— begin —
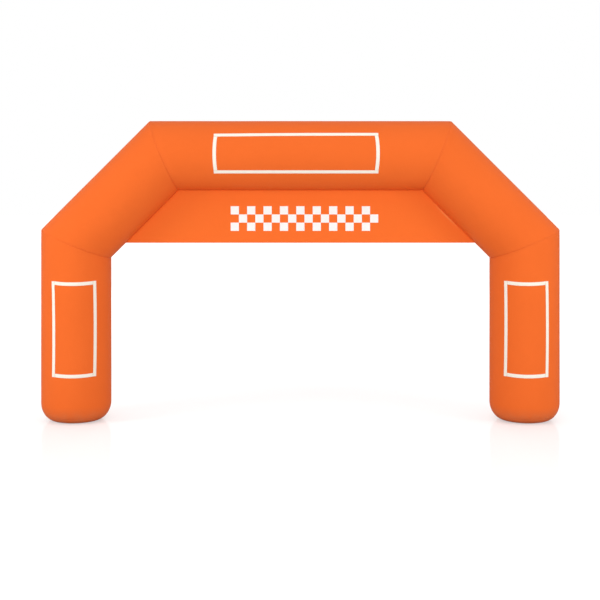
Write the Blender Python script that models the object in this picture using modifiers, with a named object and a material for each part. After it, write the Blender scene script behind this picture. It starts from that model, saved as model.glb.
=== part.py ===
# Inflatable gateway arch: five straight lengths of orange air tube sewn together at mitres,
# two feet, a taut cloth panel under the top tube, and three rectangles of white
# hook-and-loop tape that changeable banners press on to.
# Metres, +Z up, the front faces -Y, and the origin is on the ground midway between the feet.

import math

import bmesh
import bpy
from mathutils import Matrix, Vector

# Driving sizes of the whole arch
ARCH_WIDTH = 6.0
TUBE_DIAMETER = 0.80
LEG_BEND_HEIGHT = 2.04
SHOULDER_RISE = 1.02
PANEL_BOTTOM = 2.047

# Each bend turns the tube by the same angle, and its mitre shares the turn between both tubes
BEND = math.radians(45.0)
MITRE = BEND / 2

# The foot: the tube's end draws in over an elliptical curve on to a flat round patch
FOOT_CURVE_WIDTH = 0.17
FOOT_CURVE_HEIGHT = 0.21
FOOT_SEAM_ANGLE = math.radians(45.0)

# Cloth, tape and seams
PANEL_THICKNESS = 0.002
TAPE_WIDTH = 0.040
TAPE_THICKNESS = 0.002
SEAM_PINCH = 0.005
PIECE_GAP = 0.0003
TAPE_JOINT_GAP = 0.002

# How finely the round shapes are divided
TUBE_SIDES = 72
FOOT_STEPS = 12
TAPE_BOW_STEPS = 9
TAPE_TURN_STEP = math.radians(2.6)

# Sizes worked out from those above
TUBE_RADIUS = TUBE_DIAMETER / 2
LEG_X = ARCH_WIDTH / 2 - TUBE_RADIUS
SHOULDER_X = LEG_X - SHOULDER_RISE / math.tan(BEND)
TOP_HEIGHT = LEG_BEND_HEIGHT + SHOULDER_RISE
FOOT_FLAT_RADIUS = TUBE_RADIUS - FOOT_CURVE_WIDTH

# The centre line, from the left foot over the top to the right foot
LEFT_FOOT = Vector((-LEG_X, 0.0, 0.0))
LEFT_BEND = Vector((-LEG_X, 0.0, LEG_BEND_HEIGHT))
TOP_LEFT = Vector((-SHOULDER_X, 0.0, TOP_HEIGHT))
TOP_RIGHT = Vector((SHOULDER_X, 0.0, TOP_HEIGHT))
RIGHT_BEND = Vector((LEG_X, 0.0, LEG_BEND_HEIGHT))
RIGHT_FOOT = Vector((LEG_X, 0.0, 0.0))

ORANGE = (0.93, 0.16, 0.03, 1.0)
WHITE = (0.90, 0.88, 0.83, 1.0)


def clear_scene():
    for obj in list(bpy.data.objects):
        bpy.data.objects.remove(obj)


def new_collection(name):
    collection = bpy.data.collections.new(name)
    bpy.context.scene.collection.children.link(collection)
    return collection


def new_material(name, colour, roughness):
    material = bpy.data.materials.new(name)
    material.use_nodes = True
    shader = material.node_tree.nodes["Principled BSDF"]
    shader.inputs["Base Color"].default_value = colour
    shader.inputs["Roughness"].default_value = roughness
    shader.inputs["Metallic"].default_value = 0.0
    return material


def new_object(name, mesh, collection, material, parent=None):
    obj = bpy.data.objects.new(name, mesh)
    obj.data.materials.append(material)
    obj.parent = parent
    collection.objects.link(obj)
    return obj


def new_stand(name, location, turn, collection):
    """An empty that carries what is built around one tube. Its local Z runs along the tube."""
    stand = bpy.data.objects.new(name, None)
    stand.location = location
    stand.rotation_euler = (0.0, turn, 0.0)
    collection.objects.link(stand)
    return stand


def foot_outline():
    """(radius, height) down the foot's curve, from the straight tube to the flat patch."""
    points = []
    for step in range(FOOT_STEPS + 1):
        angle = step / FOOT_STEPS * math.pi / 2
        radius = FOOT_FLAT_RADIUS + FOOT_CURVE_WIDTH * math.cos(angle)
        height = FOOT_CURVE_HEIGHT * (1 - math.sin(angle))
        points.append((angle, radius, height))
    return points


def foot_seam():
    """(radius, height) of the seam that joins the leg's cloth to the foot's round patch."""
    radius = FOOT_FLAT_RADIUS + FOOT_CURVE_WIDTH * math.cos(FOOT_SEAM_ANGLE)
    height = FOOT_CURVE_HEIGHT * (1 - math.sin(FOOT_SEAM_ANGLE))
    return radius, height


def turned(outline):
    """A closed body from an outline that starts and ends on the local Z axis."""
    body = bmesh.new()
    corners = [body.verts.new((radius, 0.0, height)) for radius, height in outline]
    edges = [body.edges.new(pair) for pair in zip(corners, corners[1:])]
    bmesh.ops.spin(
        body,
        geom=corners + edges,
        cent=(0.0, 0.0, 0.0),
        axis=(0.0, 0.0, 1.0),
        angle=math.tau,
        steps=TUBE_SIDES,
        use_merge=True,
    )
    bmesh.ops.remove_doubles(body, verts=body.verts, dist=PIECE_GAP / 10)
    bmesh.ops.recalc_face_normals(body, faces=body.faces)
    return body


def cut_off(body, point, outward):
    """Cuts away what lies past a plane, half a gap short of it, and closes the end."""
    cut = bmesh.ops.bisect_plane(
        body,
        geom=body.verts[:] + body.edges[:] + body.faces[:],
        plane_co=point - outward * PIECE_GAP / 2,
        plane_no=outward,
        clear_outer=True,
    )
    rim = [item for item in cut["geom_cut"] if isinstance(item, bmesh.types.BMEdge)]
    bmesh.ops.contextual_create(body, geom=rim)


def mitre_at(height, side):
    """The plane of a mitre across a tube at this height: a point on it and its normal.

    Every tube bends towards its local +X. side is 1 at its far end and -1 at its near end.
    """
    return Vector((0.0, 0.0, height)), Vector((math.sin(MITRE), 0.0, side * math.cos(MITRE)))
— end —
— begin —
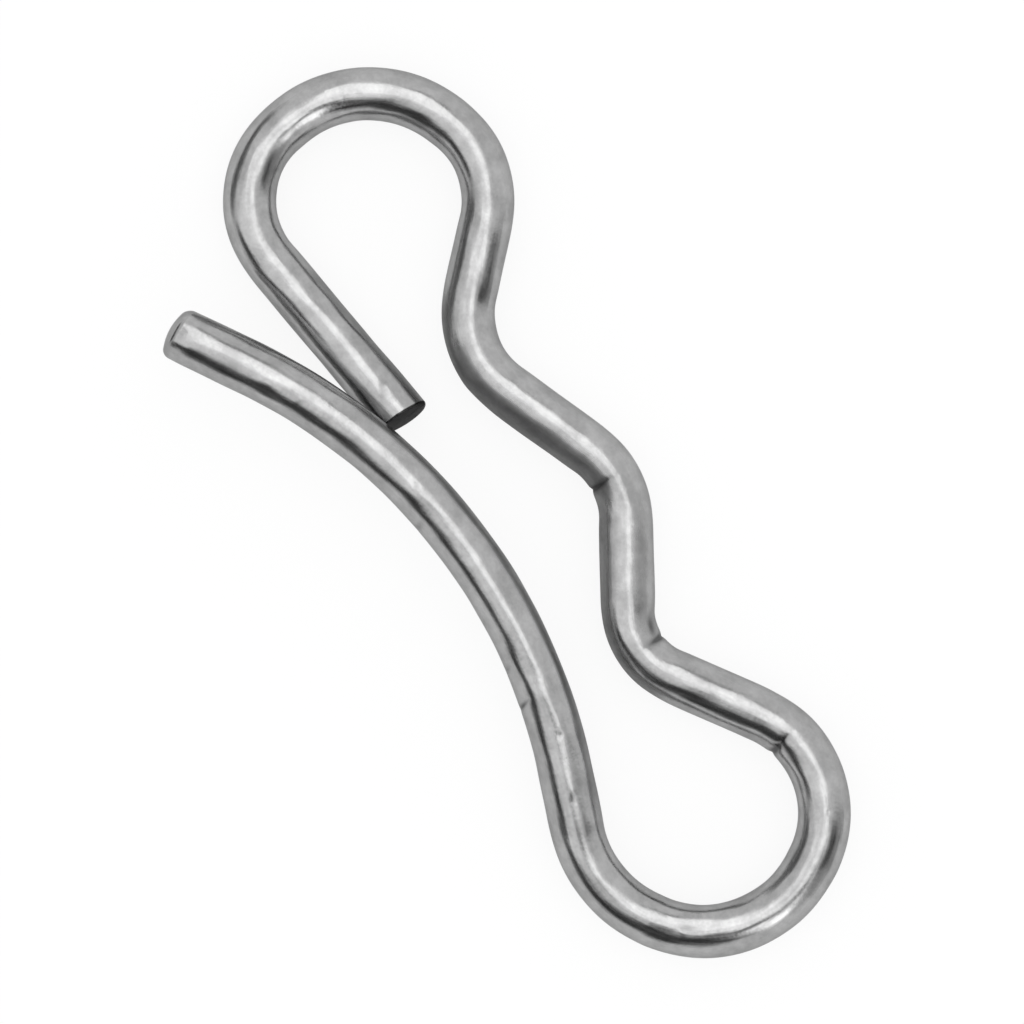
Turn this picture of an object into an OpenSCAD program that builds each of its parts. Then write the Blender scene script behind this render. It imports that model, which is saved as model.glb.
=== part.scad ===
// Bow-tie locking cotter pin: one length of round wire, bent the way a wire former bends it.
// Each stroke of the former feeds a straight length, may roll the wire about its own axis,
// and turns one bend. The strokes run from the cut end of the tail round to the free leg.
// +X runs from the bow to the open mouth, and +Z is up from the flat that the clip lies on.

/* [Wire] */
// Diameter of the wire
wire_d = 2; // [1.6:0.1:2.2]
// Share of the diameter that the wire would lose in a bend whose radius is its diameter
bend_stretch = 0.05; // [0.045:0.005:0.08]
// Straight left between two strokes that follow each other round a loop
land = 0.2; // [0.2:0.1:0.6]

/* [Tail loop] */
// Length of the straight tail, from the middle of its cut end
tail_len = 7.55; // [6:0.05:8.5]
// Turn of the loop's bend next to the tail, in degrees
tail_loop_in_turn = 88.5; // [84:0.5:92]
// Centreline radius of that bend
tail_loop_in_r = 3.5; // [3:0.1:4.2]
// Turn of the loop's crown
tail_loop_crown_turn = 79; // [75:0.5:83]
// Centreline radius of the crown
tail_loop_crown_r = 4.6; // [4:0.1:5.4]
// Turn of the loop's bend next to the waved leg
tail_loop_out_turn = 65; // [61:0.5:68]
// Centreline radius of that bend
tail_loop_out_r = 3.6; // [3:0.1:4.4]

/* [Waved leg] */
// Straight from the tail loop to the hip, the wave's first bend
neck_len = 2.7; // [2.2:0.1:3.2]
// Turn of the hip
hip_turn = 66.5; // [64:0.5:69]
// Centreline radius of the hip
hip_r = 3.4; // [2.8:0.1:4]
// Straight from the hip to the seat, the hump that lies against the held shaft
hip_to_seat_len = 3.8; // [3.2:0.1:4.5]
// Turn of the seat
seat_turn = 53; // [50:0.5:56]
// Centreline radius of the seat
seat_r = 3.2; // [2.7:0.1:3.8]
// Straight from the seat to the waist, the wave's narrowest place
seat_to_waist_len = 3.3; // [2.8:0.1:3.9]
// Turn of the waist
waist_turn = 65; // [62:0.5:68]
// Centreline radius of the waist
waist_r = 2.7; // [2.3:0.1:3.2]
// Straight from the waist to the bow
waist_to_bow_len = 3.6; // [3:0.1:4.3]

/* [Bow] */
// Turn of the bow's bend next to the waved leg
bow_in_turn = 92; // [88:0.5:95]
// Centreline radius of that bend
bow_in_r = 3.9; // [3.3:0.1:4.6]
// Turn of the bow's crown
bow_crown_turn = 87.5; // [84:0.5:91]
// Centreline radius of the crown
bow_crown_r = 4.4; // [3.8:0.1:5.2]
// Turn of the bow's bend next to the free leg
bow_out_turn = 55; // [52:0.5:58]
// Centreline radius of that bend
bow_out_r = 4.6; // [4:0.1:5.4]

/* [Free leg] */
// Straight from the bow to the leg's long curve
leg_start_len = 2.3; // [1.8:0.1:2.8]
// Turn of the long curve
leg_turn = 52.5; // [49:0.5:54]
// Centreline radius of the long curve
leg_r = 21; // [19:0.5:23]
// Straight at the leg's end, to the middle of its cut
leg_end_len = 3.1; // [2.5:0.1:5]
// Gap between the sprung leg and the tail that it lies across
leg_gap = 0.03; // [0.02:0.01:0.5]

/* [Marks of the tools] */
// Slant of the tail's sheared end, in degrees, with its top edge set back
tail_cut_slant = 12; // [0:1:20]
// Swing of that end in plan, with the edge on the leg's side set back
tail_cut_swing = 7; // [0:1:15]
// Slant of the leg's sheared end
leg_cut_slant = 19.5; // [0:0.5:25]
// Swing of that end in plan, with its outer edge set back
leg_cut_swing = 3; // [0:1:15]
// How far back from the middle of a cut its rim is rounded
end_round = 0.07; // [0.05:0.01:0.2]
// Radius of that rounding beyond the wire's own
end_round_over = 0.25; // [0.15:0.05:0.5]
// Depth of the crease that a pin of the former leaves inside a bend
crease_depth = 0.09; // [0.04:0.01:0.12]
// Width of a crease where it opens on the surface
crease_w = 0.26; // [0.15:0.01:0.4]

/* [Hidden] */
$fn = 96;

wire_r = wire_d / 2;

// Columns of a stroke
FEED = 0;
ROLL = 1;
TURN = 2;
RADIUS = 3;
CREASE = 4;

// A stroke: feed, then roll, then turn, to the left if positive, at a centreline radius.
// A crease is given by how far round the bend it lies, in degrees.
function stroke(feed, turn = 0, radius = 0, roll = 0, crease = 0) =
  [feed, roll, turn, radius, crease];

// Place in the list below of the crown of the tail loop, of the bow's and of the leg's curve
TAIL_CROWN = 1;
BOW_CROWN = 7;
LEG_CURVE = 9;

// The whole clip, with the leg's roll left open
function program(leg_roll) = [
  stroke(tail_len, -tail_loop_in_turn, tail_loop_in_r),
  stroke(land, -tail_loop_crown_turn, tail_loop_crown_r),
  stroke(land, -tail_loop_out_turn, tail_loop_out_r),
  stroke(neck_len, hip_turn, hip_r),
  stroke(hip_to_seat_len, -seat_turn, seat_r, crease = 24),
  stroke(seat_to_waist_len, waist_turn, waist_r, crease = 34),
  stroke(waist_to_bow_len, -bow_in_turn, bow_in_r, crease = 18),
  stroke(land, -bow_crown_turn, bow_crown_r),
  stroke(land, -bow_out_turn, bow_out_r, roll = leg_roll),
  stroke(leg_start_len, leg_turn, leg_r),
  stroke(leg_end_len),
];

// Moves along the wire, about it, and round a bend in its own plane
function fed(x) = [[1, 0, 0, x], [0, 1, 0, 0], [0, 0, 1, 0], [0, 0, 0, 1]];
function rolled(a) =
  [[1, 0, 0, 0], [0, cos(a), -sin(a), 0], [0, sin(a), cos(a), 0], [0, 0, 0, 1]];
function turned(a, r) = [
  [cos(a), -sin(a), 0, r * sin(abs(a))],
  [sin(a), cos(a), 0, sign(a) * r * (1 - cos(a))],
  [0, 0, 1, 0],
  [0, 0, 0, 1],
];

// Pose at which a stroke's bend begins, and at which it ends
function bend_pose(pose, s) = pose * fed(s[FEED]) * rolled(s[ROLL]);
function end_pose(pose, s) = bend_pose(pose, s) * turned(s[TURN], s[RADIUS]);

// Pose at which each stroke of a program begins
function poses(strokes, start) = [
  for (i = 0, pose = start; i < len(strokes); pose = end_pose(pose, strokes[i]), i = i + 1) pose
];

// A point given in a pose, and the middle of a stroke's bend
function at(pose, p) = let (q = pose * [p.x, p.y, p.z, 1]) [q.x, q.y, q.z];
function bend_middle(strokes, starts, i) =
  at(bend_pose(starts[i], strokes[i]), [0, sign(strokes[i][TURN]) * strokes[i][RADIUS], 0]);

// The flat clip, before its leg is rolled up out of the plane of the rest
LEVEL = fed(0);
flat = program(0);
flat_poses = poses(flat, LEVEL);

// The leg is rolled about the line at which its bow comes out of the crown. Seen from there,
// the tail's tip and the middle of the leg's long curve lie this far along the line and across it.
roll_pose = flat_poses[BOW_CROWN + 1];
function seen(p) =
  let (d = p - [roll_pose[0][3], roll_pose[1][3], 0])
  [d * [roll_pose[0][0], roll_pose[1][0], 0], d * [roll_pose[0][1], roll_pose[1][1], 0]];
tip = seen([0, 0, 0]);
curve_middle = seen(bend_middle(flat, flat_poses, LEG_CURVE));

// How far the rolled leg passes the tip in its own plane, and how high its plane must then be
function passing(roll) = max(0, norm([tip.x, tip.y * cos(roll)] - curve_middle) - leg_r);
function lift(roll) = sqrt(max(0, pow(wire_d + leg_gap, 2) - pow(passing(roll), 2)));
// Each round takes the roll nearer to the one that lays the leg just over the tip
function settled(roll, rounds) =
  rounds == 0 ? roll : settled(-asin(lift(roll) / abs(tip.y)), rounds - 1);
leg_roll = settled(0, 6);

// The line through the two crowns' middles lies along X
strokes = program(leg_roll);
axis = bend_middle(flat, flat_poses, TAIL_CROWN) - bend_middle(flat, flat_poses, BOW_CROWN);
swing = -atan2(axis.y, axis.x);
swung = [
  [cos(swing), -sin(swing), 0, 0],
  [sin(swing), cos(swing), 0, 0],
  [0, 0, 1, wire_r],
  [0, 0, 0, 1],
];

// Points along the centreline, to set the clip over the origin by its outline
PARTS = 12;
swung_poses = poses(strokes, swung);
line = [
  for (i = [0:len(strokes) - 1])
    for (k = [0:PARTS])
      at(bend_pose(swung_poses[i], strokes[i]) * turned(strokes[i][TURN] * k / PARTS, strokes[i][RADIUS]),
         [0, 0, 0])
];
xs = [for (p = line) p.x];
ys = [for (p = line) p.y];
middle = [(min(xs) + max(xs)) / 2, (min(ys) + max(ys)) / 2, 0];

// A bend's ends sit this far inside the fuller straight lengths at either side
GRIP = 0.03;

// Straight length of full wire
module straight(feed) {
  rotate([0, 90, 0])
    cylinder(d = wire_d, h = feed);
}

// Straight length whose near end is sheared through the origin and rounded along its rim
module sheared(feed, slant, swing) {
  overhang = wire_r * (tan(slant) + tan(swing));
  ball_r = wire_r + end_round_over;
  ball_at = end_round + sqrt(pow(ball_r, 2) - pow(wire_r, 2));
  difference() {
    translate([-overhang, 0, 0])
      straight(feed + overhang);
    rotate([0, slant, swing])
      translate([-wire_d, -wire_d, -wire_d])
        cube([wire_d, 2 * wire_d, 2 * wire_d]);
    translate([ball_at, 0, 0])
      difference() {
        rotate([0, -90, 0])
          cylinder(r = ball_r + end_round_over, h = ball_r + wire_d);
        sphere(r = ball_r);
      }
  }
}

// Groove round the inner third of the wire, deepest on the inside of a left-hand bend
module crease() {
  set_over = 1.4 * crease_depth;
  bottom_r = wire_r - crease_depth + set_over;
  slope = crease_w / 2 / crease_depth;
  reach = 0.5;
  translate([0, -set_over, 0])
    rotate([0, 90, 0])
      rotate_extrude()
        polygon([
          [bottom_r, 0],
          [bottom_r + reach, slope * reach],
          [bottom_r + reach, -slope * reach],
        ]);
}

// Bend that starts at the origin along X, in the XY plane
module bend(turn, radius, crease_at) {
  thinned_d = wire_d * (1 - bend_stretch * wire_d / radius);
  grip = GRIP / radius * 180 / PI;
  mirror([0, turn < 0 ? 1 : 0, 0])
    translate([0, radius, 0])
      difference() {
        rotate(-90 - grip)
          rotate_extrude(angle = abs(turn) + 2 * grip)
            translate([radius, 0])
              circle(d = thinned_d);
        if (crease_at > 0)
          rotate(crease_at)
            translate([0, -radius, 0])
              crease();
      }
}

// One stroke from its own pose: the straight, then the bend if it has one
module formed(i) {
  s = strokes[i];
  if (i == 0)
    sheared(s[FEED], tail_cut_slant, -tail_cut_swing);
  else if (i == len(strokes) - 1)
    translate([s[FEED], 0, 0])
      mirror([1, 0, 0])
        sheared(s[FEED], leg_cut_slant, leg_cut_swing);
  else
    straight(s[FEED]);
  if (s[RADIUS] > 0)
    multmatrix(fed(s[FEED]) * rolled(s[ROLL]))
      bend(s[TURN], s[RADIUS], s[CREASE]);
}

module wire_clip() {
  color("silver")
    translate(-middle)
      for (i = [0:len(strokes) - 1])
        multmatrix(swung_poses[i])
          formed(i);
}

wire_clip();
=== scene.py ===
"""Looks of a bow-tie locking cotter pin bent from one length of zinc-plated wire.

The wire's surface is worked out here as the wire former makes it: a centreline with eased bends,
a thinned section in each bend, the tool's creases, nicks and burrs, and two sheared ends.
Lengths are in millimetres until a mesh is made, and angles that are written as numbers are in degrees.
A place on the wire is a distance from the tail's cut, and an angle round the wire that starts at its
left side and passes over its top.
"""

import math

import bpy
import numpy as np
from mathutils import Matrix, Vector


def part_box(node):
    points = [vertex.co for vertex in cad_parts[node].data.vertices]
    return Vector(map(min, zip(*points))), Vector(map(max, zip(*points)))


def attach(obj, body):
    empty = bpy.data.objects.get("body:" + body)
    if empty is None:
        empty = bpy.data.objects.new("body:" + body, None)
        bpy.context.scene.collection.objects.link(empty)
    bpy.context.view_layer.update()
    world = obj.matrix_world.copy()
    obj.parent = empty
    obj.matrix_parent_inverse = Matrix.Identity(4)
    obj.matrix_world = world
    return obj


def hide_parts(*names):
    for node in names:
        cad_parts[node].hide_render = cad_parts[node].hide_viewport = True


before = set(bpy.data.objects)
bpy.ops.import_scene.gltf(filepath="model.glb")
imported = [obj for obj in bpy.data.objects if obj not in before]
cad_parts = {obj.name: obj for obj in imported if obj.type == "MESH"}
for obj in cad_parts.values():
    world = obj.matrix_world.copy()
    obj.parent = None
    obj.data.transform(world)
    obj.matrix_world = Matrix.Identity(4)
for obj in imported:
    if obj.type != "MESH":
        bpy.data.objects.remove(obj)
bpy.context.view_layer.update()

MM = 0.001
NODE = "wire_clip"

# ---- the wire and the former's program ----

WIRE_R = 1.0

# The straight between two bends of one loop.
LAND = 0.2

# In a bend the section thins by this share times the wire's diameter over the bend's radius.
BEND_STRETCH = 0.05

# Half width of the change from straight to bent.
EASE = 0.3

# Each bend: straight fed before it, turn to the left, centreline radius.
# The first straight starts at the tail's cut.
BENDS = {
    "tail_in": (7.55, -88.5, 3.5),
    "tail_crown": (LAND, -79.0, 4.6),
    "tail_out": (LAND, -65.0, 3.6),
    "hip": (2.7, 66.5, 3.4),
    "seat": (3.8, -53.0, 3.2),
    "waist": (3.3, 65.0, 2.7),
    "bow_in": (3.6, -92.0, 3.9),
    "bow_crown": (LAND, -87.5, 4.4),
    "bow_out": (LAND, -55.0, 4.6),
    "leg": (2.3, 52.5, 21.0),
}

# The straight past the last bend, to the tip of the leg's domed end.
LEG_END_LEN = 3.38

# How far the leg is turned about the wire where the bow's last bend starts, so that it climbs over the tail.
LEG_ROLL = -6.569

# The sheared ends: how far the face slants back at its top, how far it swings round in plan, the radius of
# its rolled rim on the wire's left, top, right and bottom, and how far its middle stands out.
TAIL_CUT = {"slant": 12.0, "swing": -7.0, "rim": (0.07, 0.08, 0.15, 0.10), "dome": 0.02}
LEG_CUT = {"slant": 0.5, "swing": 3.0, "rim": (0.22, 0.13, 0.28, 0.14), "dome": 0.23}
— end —
STATED TASK
Repeat, word for word, only the lines from the line holding "the XY plane" through the line holding "bpy.context.scene.collection.objects.link(empty)", with both of those lines included.

OUTPUT OF THE EXERCISE
// Bend that starts at the origin along X, in the XY plane
module bend(turn, radius, crease_at) {
  thinned_d = wire_d * (1 - bend_stretch * wire_d / radius);
  grip = GRIP / radius * 180 / PI;
  mirror([0, turn < 0 ? 1 : 0, 0])
    translate([0, radius, 0])
      difference() {
        rotate(-90 - grip)
          rotate_extrude(angle = abs(turn) + 2 * grip)
            translate([radius, 0])
              circle(d = thinned_d);
        if (crease_at > 0)
          rotate(crease_at)
            translate([0, -radius, 0])
              crease();
      }
}

// One stroke from its own pose: the straight, then the bend if it has one
module formed(i) {
  s = strokes[i];
  if (i == 0)
    sheared(s[FEED], tail_cut_slant, -tail_cut_swing);
  else if (i == len(strokes) - 1)
    translate([s[FEED], 0, 0])
      mirror([1, 0, 0])
        sheared(s[FEED], leg_cut_slant, leg_cut_swing);
  else
    straight(s[FEED]);
  if (s[RADIUS] > 0)
    multmatrix(fed(s[FEED]) * rolled(s[ROLL]))
      bend(s[TURN], s[RADIUS], s[CREASE]);
}

module wire_clip() {
  color("silver")
    translate(-middle)
      for (i = [0:len(strokes) - 1])
        multmatrix(swung_poses[i])
          formed(i);
}

wire_clip();
=== scene.py ===
"""Looks of a bow-tie locking cotter pin bent from one length of zinc-plated wire.

The wire's surface is worked out here as the wire former makes it: a centreline with eased bends,
a thinned section in each bend, the tool's creases, nicks and burrs, and two sheared ends.
Lengths are in millimetres until a mesh is made, and angles that are written as numbers are in degrees.
A place on the wire is a distance from the tail's cut, and an angle round the wire that starts at its
left side and passes over its top.
"""

import math

import bpy
import numpy as np
from mathutils import Matrix, Vector


def part_box(node):
    points = [vertex.co for vertex in cad_parts[node].data.vertices]
    return Vector(map(min, zip(*points))), Vector(map(max, zip(*points)))


def attach(obj, body):
    empty = bpy.data.objects.get("body:" + body)
    if empty is None:
        empty = bpy.data.objects.new("body:" + body, None)
        bpy.context.scene.collection.objects.link(empty)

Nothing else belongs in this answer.